ところが、途方に暮れて、どこか他の面白そうな土地に行こうと決断しかけた矢先、ある男が死んで葬儀がおこなわれた。3つの谷のほとんどのカラーシャが一同に会して、川岸の広場に安置した遺体を囲み、3日間にわたって夜も昼もひたすら踊り、歌いつづけたのである。まさに“異教徒の秘儀”と呼ぶにふさわしい、その異様な葬儀を見ているうちに、彼らの体内に潜む得体の知れない力の存在を強く感じた。表面的には観光化されてしまっているように見えても、カラーシャの精神の奥深くには、日本人とはかけ離れた世界観が残っているに違いない。
私は、それをなんとか見極めたいと切実に思った。そして幸運なことに、葬儀の最中にブンブール・カーンという男と知り合いになり、彼の家に下宿することになった。
早いもので、あれから11年が過ぎようとしている。以後、私は7回にわたってブンブール・カーンの家を訪れ、衣食住を共にしながら、なかなか部外者には明らかにされない儀礼や習俗をこつこつと記録しつづけてきた。のべ滞在日数は1年半以上になる。
その間、結婚や出産、子供たちの成長など、うれしいことも沢山あるのだが、親しくしていた人が死んだり、イスラム教へ改宗したりする例も少なくない。村の中のどろどろした人間関係に巻き込まれてしまうこともある。
とくに最近強く感じるのは、若者たちの意識の変化である。外の世界にあこがれて、服装を真似たり音楽に酔ったりするのは理解できるが、彼ら同士の日常会話が自分たちのカラーシャ語ではなく、チトラルで話されているコワール語を使うようになってきたのが、心配だ。祭りや儀礼への参加もあまり熱心でなく、このままでは民族としてのアイデンティティの喪失を招くのではないだろうか。
この傾向が顕著になってきた原因のひとつとして、街に出て勉強をしてきた若者たちが、谷に戻って暮らしはじめたことがあげられる。彼らは農耕や牧畜に携わる気はまったくなく、テレビの取材チームのガイドをしたり、政府の援助による土木工事などで中間搾取をしたりして、大金をやすやすと手にしてしまう。

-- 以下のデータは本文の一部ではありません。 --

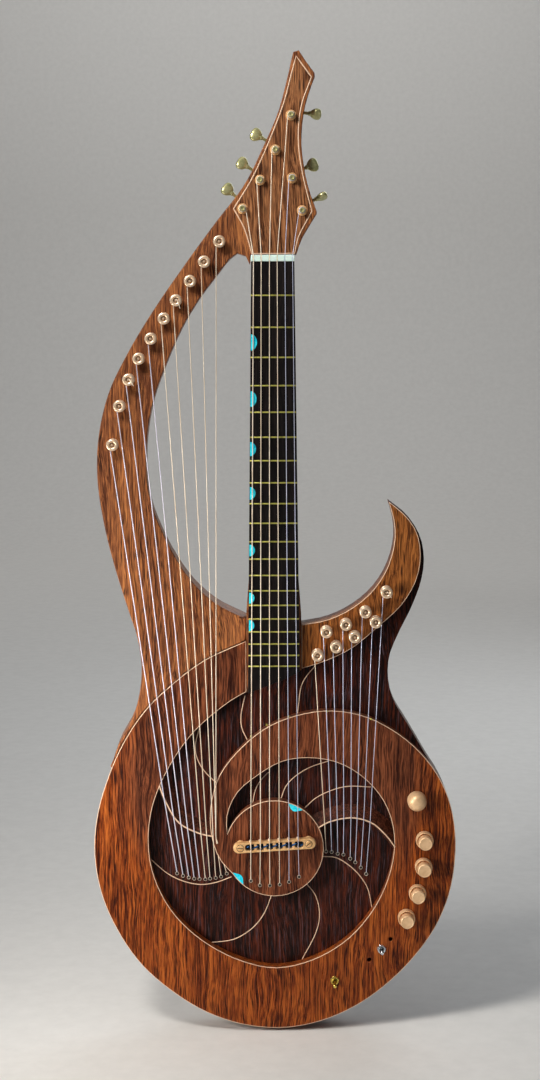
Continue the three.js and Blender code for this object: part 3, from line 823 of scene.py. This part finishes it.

カラーシャの社会はかなり民主的で、政治的にも宗教的にも指導者が存在しないため、老人たちはこれらの若者の行動を制止することができない。外の世界との折衝では、パキスタンの公用語であるウルドゥー語がしゃべれる若者が、共同体のリーダーシップをとるケースも多くなってきている。
共同体がいよいよ内部から変わりはじめ、カラーシャは大きな変革期を迎えている。醜い争いや心の荒廃に胸が痛む思いをすることも少なくないが、20世紀末を共に生きる同時代の仲間として、彼らがこの難しい時期をどう乗り切るのか、見守っていきたいと思う。